## Your instructions
Below are entries; tally how many lines hold the string "picture" and answer with only that figure.

Scripts that build objects
>>>>
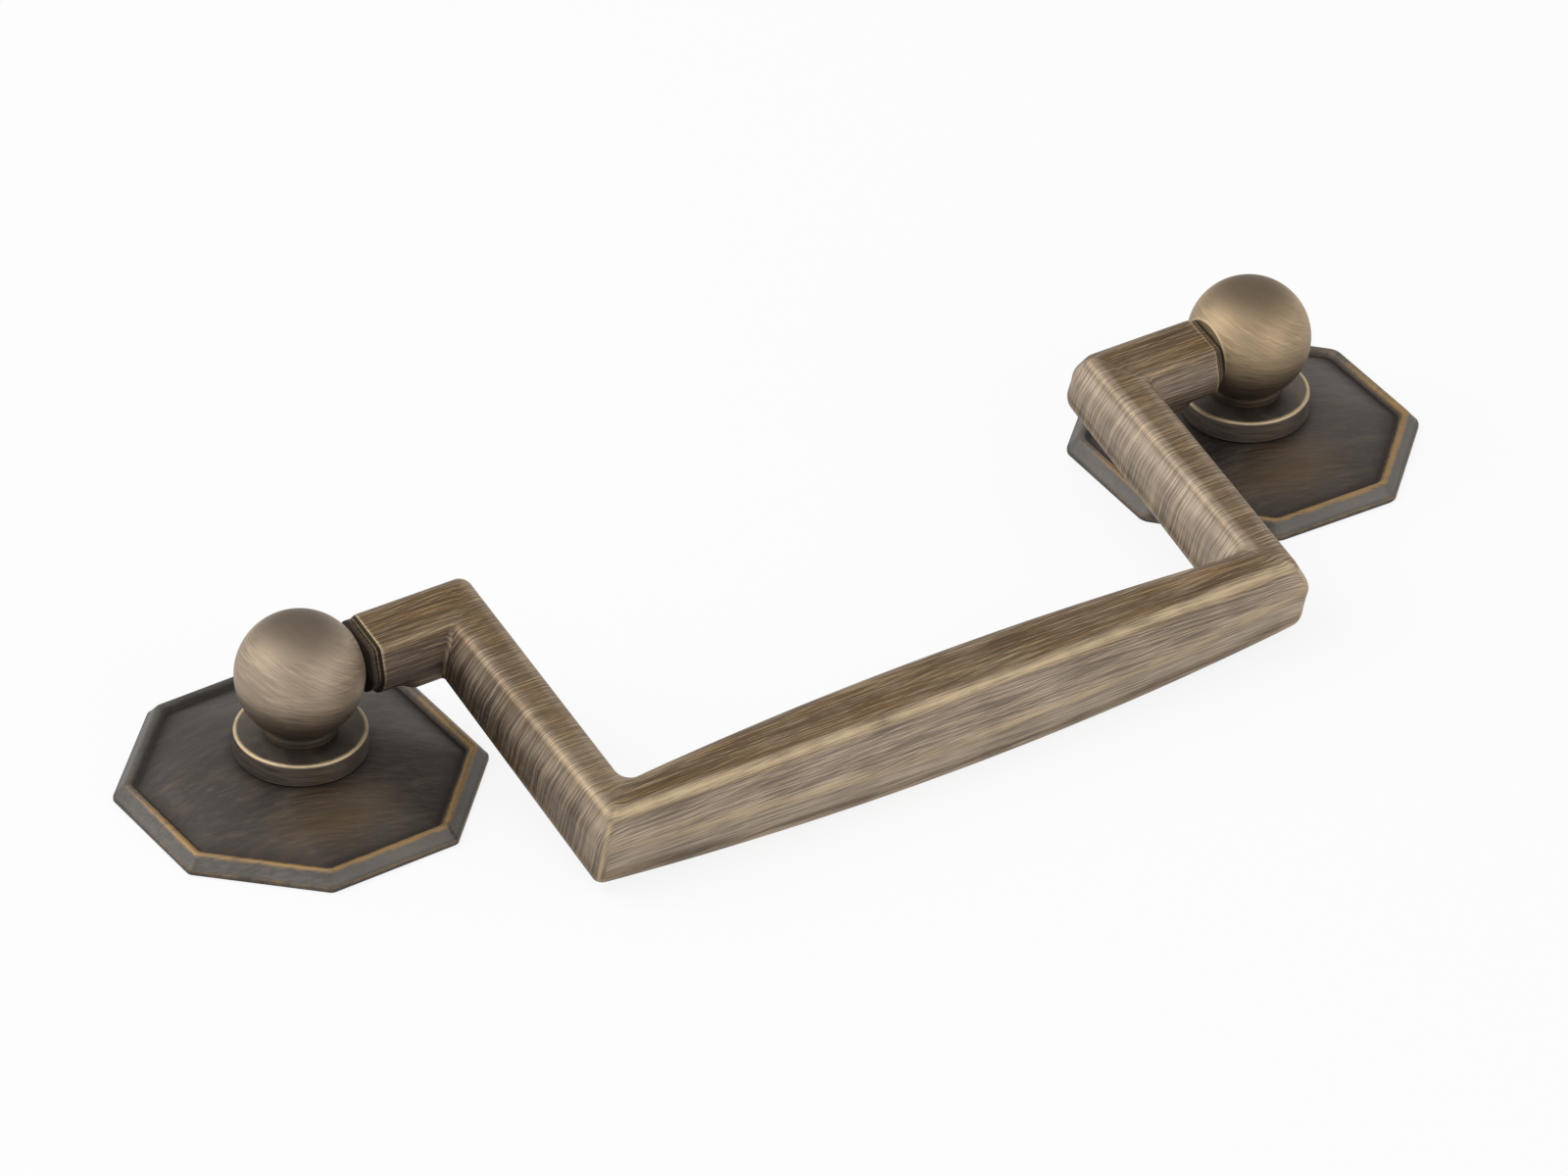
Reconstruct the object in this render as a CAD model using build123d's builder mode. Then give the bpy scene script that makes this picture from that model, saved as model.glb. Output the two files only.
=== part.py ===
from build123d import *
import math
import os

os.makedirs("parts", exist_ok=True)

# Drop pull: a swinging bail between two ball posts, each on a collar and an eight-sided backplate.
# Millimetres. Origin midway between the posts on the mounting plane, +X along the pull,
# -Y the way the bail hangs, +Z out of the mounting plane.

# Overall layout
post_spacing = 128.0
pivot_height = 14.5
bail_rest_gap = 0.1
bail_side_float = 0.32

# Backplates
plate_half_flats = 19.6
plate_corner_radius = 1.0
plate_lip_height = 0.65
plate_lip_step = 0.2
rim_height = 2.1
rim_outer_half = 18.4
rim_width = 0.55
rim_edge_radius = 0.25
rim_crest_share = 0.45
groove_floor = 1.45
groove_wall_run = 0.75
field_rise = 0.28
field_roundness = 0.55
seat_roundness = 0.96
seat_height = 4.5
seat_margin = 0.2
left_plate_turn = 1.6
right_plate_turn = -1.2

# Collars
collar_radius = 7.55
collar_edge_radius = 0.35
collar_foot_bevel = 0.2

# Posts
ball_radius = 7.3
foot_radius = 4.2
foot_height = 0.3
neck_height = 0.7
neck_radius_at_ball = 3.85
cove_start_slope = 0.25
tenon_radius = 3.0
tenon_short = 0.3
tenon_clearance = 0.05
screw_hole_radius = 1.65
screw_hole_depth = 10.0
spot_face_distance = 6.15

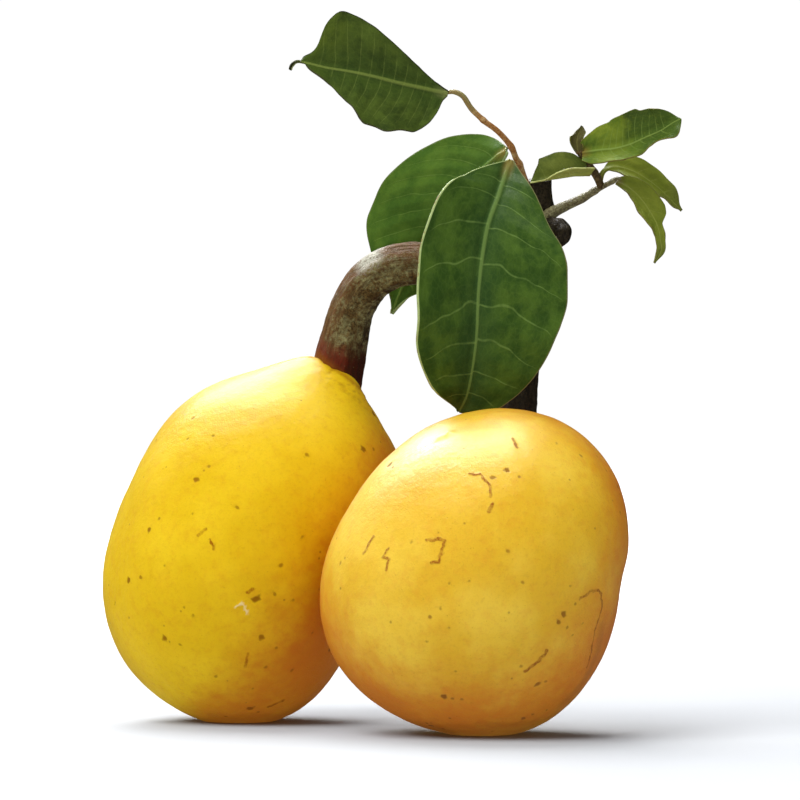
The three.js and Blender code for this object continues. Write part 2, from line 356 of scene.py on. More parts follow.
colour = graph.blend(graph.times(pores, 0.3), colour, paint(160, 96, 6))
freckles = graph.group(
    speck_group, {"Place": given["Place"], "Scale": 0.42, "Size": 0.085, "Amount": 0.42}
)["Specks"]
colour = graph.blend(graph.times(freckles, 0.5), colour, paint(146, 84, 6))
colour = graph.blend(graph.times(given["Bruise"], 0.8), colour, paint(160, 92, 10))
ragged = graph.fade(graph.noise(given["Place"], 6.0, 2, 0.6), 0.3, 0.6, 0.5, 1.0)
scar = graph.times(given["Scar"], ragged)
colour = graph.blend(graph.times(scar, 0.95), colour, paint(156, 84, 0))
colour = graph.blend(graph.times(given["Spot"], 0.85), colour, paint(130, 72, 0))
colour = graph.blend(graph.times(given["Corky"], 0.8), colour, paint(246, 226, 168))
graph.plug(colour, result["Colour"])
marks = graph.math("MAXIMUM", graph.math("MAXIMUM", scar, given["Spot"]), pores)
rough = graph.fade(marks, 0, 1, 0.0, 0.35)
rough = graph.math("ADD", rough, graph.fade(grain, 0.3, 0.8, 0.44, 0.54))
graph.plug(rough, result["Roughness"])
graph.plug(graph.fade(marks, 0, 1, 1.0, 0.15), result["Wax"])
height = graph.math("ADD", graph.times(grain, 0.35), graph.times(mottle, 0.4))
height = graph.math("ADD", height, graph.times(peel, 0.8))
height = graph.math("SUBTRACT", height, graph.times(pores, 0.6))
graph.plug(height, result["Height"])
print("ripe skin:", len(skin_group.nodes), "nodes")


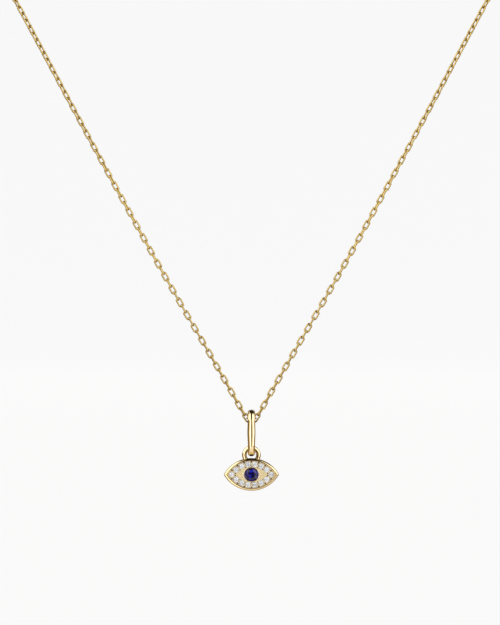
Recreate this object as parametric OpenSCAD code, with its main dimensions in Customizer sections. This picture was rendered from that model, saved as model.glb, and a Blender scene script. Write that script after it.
<<<<
## The solution
2